In 2011, Ms. Mellet learned that the pregnancy involved a fatal fetal imapirment. Her doctors in Dublin told her that either the foetus would die in utero or would not survive long after birth. Upon receiving this information, Ms. Mellet found the prospect of continuing her pregnancy unbearable and decided to seek an abortion. However, Ireland’s law only allows abortions for women whose pregnancies threaten their lives. Ms. Mellet was told that in order to end her pregnancy she would have to travel to another country. Ms. Mellet travelled at her own expense to a hospital in the United Kingdom where she underwent the procedure. She flew home to Dublin only 12 hours later, although still weak and bleeding.
In November 2013, Ms. Mellet filed an individual complaint to the Human Rights Committee, under the Optional Protocol to the International Covenant on Civil and Political Rights.
The Human Rights Committee held that Ireland violated the right to be free from cruel, inhuman or degrading treatment (Article 7), right to privacy (Article 17), and right to equality before the law (Article 26) as enshrined in the International Covenant on Civil and Political Rights
It held that by prohibiting and criminalizing abortion, and thereby preventing Ms. Mellet from accessing abortion services in Ireland, the state subjected her to conditions of severe emotional and mental pain and suffering. The pain and suffering was sufficiently severe to amount to cruel, inhuman or degrading treatment, in violation of Article 7. In finding a violation of the right to be free from cruel, inhuman or degrading treatment, the Committee reiterated that states parties to the Covenant may not invoke any kind of justification or extenuating circumstances to excuse a violation of Article 7, which is absolute in nature and allows for no limitations.
The Committee reaffirmed that a woman’s decision to have an abortion falls within the scope of her right to privacy, and held that Ireland’s prohibition and criminalization of abortion interfered with Ms. Mellet’s decision not to continue her pregnancy. This interference with her privacy was unreasonable because “the balance that the State party has chosen to strike between protection of the fetus and the rights of the woman in this case cannot be justified” and this violated Article 17. In this regard, the Committee noted that Ms. Mellet’s pregnancy was non-viable, that the options available to her were “inevitably a source of intense suffering”, and that being legally prohibited from obtaining an abortion in Ireland amounted to a violation of her right to be free from ill-treatment.
The Committee observed that women in Ireland who decide to carry to term a non-viable pregnancy continue to receive the full protection of the Irish public health care system, such as coverage by health insurance, access to care from known medical professionals, and medical attention after the end of the pregnancy. In contrast, the Committee found that because of Ireland’s prohibition on abortion, Ms. Mellet was placed entirely outside of the Irish public health system and had to rely on her own resources to obtain the care she needed in another country.
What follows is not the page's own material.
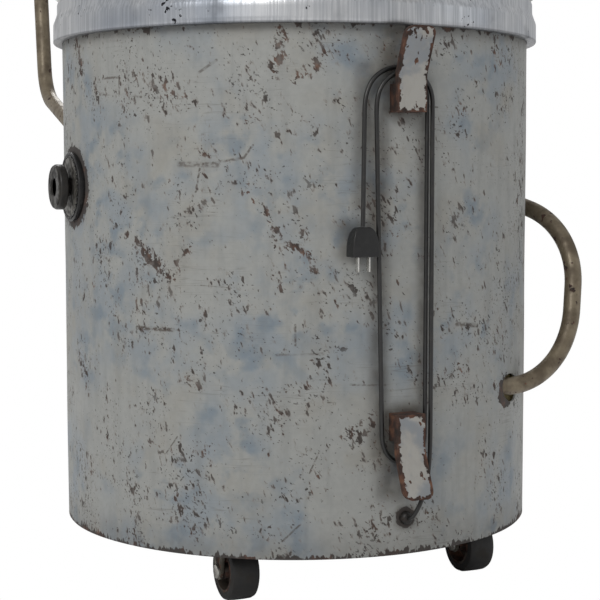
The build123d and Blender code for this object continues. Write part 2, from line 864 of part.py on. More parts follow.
# ---- plug ----
plug_at_x, plug_at_y, plug_top = cord_route[-1]
plug_low = plug_top - plug_l
blade_spots = [(plug_at_x + side * blade_pitch / 2, plug_at_y) for side in (-1, 1)]
with BuildPart() as plug_body:
    for z, width, depth, corner in (
        (plug_low, plug_w, plug_d, 6.0),
        (plug_low + plug_l * 0.5, plug_w - 3, plug_d - 1.5, 6.0),
        (plug_top, plug_top_w, plug_top_d, 5.0),
    ):
        with BuildSketch(Plane.XY.offset(z)):
            with Locations((plug_at_x, plug_at_y)):
                RectangleRounded(width, depth, corner)
    loft()
    with BuildSketch(Plane.XY.offset(plug_low)):
        with Locations(*blade_spots):
            Rectangle(blade_t, blade_w)
    extrude(amount=blade_root, mode=Mode.SUBTRACT)
save(plug_body.part, "plug_body")

with BuildPart() as plug_blades:
    with BuildSketch(Plane.XY.offset(plug_low - blade_l)):
        with Locations(*blade_spots):
            Rectangle(blade_t, blade_w)
    extrude(amount=blade_l + blade_root)
    fillet(plug_blades.faces().group_by(Axis.Z)[0].edges().filter_by(Axis.X), 1.5)
save(plug_blades.part, "plug_blades")

# ================= dial =================
def dial_plane(out):
    """Faces -X, at a distance out from the casing."""
    return Plane(origin=(-casing_r - out, 0, dial_z), x_dir=(0, -1, 0), z_dir=(-1, 0, 0))


with BuildPart() as dial_bezel:
    with BuildSketch(dial_plane(-4)):
        Circle(bezel_r)
    extrude(amount=bezel_t + 4)
    fillet(dial_bezel.faces().sort_by(Axis.X)[0].edges(), 1.2)
    with BuildSketch(dial_plane(bezel_t)):
        Circle(bezel_r - bezel_lip)
        Circle(bezel_r - bezel_lip - 3, mode=Mode.SUBTRACT)
    extrude(amount=-1.2, mode=Mode.SUBTRACT)
    with BuildSketch(dial_plane(bezel_t - 1.3)):
        with PolarLocations(bezel_r - bezel_lip - 1.5, tooth_count):
            Rectangle(2.6, 2.8)
    extrude(amount=1.3 + tooth_h)
    with BuildSketch(dial_plane(-5)):
        Circle(shaft_r + 1)
    extrude(amount=bezel_t + 8, mode=Mode.SUBTRACT)
    with BuildSketch(Plane.XY.offset(dial_z - 60)):
        Circle(casing_r + seat)
    extrude(amount=120, mode=Mode.SUBTRACT)
save(dial_bezel.part, "dial_bezel")

knob_back = bezel_t + face_gap
knob_front = knob_back + knob_neck_l + knob_t
thermostat_front = -casing_in + 4
shaft_end = thermostat_front + 10
with BuildPart() as dial_knob:
    with BuildSketch(dial_plane(knob_back)):
        Circle(knob_neck_r)
    extrude(amount=knob_neck_l)
    with BuildSketch(dial_plane(knob_back + knob_neck_l)):
        Circle(knob_r)
    extrude(amount=knob_t)
    rims = dial_knob.edges().filter_by(GeomType.CIRCLE).filter_by(lambda e: e.radius > knob_r - 1)
    fillet(rims.sort_by(Axis.X)[0], 2.8)
    fillet(rims.sort_by(Axis.X)[-1], 1.5)
    with BuildSketch(dial_plane(knob_front)):
        Circle(knob_dish_r)
    extrude(amount=-knob_dish_h, mode=Mode.SUBTRACT)
    with BuildSketch(dial_plane(knob_back)):
        Circle(shaft_r)
    extrude(amount=-(casing_r + knob_back + shaft_end))
save(dial_knob.part, "dial_knob")

with BuildPart() as thermostat_body:
    with BuildSketch(Plane(origin=(thermostat_front, 0, dial_z), z_dir=(1, 0, 0))):
        RectangleRounded(thermostat_w, thermostat_w, 5)
    extrude(amount=thermostat_d)
    with BuildSketch(Plane(origin=(thermostat_front, 0, dial_z), z_dir=(1, 0, 0))):
        Circle(shaft_r + running)
    extrude(amount=12, mode=Mode.SUBTRACT)
save(thermostat_body.part, "thermostat_body")

# ================= handle sockets =================
with BuildPart() as handle_sockets:
    for side in (-1, 1):
        spot = Vector(side * handle_half, handle_y, handle_z)
        azimuth = degrees(asin(side * handle_half / casing_r))
        flare = facing_plane(180 - azimuth, casing_r - 8, handle_z)
        with BuildSketch(flare):
            Circle(escutcheon_r)
        extrude(amount=8 + escutcheon_t + 2)
        with BuildSketch(Plane(origin=spot - handle_slope * 22, z_dir=handle_slope)):
            Circle(socket_r)
        extrude(amount=22 + socket_l)
        with BuildSketch(Plane(origin=spot + handle_slope * (socket_l - socket_depth), z_dir=handle_slope)):
            Circle(tube_r + seat)
        extrude(amount=40, mode=Mode.SUBTRACT)
    with BuildSketch(Plane.XY.offset(handle_z - 60)):
        Circle(casing_r + seat)
    extrude(amount=120, mode=Mode.SUBTRACT)
save(handle_sockets.part, "handle_sockets")

# ================= casters =================
arm_in = wheel_w / 2 + arm_gap
axle_half = arm_in + arm_t


def wheel(x, y, name):
    """A steel hub with a recessed web, and a rubber tyre on its rim."""
    with BuildPart() as hub:
        with BuildSketch(Plane.YZ.offset(x - tyre_w / 2)):
            with Locations((y, wheel_r)):
                Circle(rim_r)
                Circle(rim_r - rim_wall, mode=Mode.SUBTRACT)
        extrude(amount=tyre_w)
        with BuildSketch(Plane.YZ.offset(x - web_t / 2)):
            with Locations((y, wheel_r)):
                Circle(rim_r - rim_wall + 0.5)
        extrude(amount=web_t)
        with BuildSketch(Plane.YZ.offset(x - wheel_w / 2)):
            with Locations((y, wheel_r)):
                Circle(hub_r)
        extrude(amount=wheel_w)
        with BuildSketch(Plane.YZ.offset(x - wheel_w / 2)):
            with Locations((y, wheel_r)):
                Circle(axle_r + running)
        extrude(amount=wheel_w, mode=Mode.SUBTRACT)
    save(hub.part, f"wheel_hub_{name}")
    with BuildPart() as tyre:
        with BuildSketch(Plane.YZ.offset(x - tyre_w / 2)):
            with Locations((y, wheel_r)):
                Circle(wheel_r)
        extrude(amount=tyre_w)
        fillet(tyre.edges(), 3.5)
        with BuildSketch(Plane.YZ.offset(x - tyre_w / 2)):
            with Locations((y, wheel_r)):
                Circle(rim_r + seat)
        extrude(amount=tyre_w, mode=Mode.SUBTRACT)
    save(tyre.part, f"tyre_{name}")


def axle(x, y):
    """A headed axle across both arms."""
    for radius, start, length in (
        (axle_head_r, -axle_half - axle_head_h, axle_head_h),
        (axle_r, -axle_half, 2 * axle_half),
        (axle_head_r, axle_half, axle_head_h),
    ):
        with BuildSketch(Plane.YZ.offset(x + start)) as section:
            with Locations((y, wheel_r)):
                Circle(radius)
        extrude(section.sketch, amount=length)


def arms(x, y, top_y, top_z):
    """Two side arms that taper from the fork's top to the axle."""
    for start in (x - axle_half, x + arm_in):
        with BuildSketch(Plane.YZ.offset(start)) as arm:
            with BuildLine():
                Polyline(
                    (top_y - 19, top_z),
                    (y - arm_end_r, wheel_r),
                    (y + arm_end_r, wheel_r),
                    (top_y + 19, top_z),
                    close=True,
                )
            make_face()
            with Locations((y, wheel_r)):
                Circle(arm_end_r)
                Circle(axle_r + seat, mode=Mode.SUBTRACT)
        extrude(arm.sketch, amount=arm_t)


with BuildPart() as rigid_forks:
    for x, y in rigid_spots:
        with BuildSketch(Plane.XY.offset(pan_z - plate_t)):
            with Locations((x, y)):
                RectangleRounded(plate_x, plate_y, 5)
            with Locations(*[(x + dx, y + dy) for dx, dy in bolt_grid]):
                Circle(bolt_r + seat, mode=Mode.SUBTRACT)
        extrude(amount=plate_t)
        arms(x, y, y, pan_z - plate_t + 0.5)
save(rigid_forks.part, "rigid_forks")

with BuildPart() as rigid_axles:
    for x, y in rigid_spots:
        axle(x, y)
save(rigid_axles.part, "rigid_axles")

head_z = 2 * wheel_r + wheel_head_gap
crown_z = head_z + 3 + face_gap
plate_z = pan_z - plate_t

with BuildPart() as swivel_plates:
    for x, y in swivel_spots:
        with BuildSketch(Plane.XY.offset(plate_z)):
            with Locations((x, y)):
                RectangleRounded(plate_x, plate_y, 5)
            with Locations(*[(x + dx, y + dy) for dx, dy in bolt_grid]):
                Circle(bolt_r + seat, mode=Mode.SUBTRACT)
        extrude(amount=plate_t)
        with BuildSketch(Plane.XY.offset(head_z + 3)):
            with Locations((x, y)):
                Circle(kingpin_r)
        extrude(amount=plate_z - head_z - 3)
        with BuildSketch(Plane.XY.offset(head_z)):
            with Locations((x, y)):
                Circle(kingpin_head_r)
        extrude(amount=3)
save(swivel_plates.part, "swivel_plates")

for (x, y), name in zip(swivel_spots, ("rear_left", "rear_right")):
    wheel_y = y - trail
    with BuildPart() as fork:
        with BuildSketch(Plane.XY.offset(crown_z)):
            with Locations((x, y - trail / 2)):
                RectangleRounded(2 * axle_half, 38 + trail / 2, 6)
            with Locations((x, y)):
                Circle(kingpin_r + running, mode=Mode.SUBTRACT)
        extrude(amount=crown_t)
        with BuildSketch(Plane.XY.offset(crown_z + crown_t)):
            with Locations((x, y)):
                Circle(race_r)
                Circle(kingpin_r + running, mode=Mode.SUBTRACT)
        extrude(amount=plate_z - face_gap - crown_z - crown_t)
        arms(x, wheel_y, y - trail / 2, crown_z + 0.5)
    save(fork.part, f"swivel_fork_{name}")
    with BuildPart() as pin:
        axle(x, wheel_y)
    save(pin.part, f"swivel_axle_{name}")
    wheel(x, wheel_y, name)

for (x, y), name in zip(rigid_spots, ("front_left", "front_right")):
    wheel(x, y, name)

with BuildPart() as caster_bolts:
    for x, y in bolt_spots:
        for radius, z0, z1 in (
            (bolt_head_r, plate_z - bolt_head_h, plate_z),
            (bolt_r, plate_z, pan_z + pan_t),
            (bolt_head_r, pan_z + pan_t, pan_z + pan_t + bolt_head_h),
            (bolt_r, pan_z + pan_t + bolt_head_h, pan_z + pan_t + bolt_head_h + 3),
        ):
            with BuildSketch(Plane.XY.offset(z0)):
                with Locations((x, y)):
                    Circle(radius)
            extrude(amount=z1 - z0)
save(caster_bolts.part, "caster_bolts")
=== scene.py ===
"""The pressure canner as it looks: worn paint, galvanised collar, rusty hooks and a hanging cord."""

import json
import math

import bpy
from mathutils import Matrix, Vector


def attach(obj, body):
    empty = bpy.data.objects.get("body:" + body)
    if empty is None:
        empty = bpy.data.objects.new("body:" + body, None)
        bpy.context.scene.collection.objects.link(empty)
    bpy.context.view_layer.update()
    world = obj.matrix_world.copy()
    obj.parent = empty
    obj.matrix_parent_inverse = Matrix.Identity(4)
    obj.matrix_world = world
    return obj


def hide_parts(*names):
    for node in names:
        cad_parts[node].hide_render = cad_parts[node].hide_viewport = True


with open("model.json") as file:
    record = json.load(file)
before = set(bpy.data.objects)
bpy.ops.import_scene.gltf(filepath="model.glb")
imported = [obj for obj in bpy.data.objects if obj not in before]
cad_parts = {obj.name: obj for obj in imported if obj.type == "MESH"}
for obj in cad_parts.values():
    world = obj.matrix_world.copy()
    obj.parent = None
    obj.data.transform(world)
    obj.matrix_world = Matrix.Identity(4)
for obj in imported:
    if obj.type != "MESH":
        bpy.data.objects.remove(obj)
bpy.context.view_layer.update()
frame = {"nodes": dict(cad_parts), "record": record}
nodes = frame["nodes"]
body_of = {
    node: body for body, members in frame["record"]["behaviour"]["bodies"].items() for node in members
}

# ---- sizes, in metres ----
casing_r = 0.275
casing_low = 0.058
collar_low = 0.6135
collar_top = 0.663
wheel_r = 0.0325
wheel_spots = {
    "front_left": (-0.146, -0.168),
    "front_right": (0.146, -0.168),
    "rear_left": (-0.147, 0.125),
    "rear_right": (0.147, 0.125),
}
dial_z = 0.447
gland_spot = (0.0045, -0.282, 0.0975)
upper_hook = (0, -0.297, 0.5665)
lower_hook = (0, -0.297, 0.1675)
drum_steps = 288
tooth_count = 60
pipe_hole = (0.0130, 0.0160)    # half width and half height
weld = 0.00001
cad_weld = 0.000005


def tone(red, green, blue):
    """A linear colour from display values between 0 and 255."""
    return tuple(
        (v / 255 / 12.92) if v < 10.3 else ((v / 255 + 0.055) / 1.055) ** 2.4 for v in (red, green, blue)
    ) + (1,)


paint_pale = tone(144, 145, 142)
paint_cool = tone(127, 134, 139)
paint_blue = tone(100, 114, 126)
paint_warm = tone(138, 134, 124)
paint_dull = tone(104, 107, 107)
# dark brown used both for real grime and for painted shade on the casing
grime_and_shade_paint = tone(54, 46, 36)

# ================= camera, light and floor =================
camera_data = bpy.data.cameras.new("camera")
camera_data.lens = 89.94
camera_data.sensor_width = 36
camera = bpy.data.objects.new("camera", camera_data)
bpy.context.collection.objects.link(camera)
heading = math.radians(24.18)
tilt = math.radians(-4.55)
roll = math.radians(-0.11)
camera.matrix_world = (
    Matrix.Translation((-0.7382, -1.6581, 0.4535))
    @ Matrix.Rotation(-heading, 4, "Z")
    @ Matrix.Rotation(math.pi / 2 + tilt, 4, "X")
    @ Matrix.Rotation(roll, 4, "Z")
)
bpy.context.scene.camera = camera
bpy.context.scene.view_settings.view_transform = "Standard"


def area_light(name, spot, aim, size, power, colour):
    data = bpy.data.lights.new(name, "AREA")
    data.shape = "RECTANGLE"
    data.size, data.size_y = size
    data.energy = power
    data.color = colour
    lamp = bpy.data.objects.new(name, data)
    lamp.location = spot
    lamp.rotation_euler = (Vector(aim) - Vector(spot)).to_track_quat("-Z", "Y").to_euler()
    bpy.context.collection.objects.link(lamp)


area_light("key light", (-2.6, -2.2, 2.6), (0, 0, 0.4), (1.6, 1.6), 56, (1, 0.99, 0.97))
area_light("fill light", (2.6, -1.8, 1.4), (0, 0, 0.4), (1.2, 1.8), 3, (0.93, 0.97, 1))
area_light("back light", (0.6, 2.8, 2.4), (0, 0, 0.5), (2.0, 1.2), 40, (1, 1, 1))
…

As a result, the Committee held that Irish law “failed to adequately take into account her medical needs and socio-economic circumstances,” and thus discriminated against Ms. Mellet and denied her equal protection of the law in violation of Article 26.
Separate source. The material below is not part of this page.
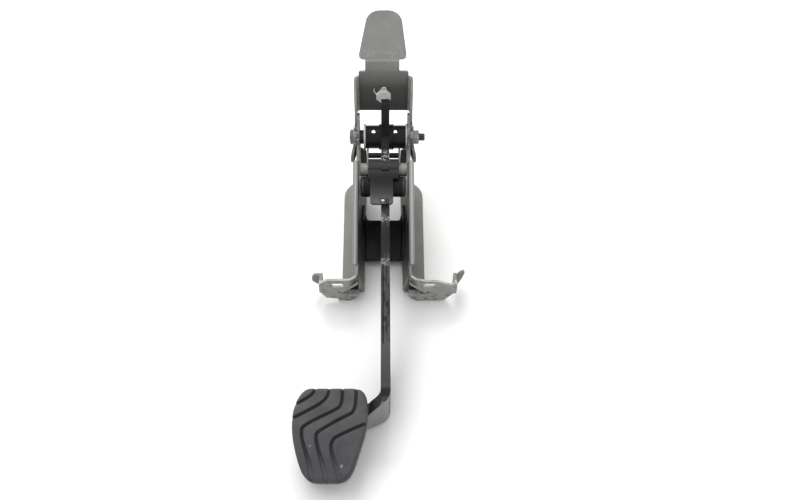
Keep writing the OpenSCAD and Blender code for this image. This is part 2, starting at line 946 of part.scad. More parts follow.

The Committee instructed Ireland to make full reparation to Ms. Mellet for the harms she suffered, including adequate compensation and making available psychological counselling:
- “amend its law on voluntary termination of pregnancy, including if necessary its Constitution, to ensure compliance with the Covenant;”
- ensure “effective, timely and accessible procedures for pregnancy termination in Ireland;” and
- “take measures to ensure that health-care providers are in a position to supply full information on safe abortion services without fearing being subjected to criminal sanctions.”
The Human Rights Committee’s groundbreaking decision in this case is the first time, in a decision on an individual complaint against any state, that an international or regional court or quasi-judicial body has explicitly and unequivocally held that prohibiting and criminalizing abortion violates women’s human rights. It provides critical confirmation of the acute impact that preventing women who have decided to end a pregnancy from doing so in their own country can have on their physical and mental health.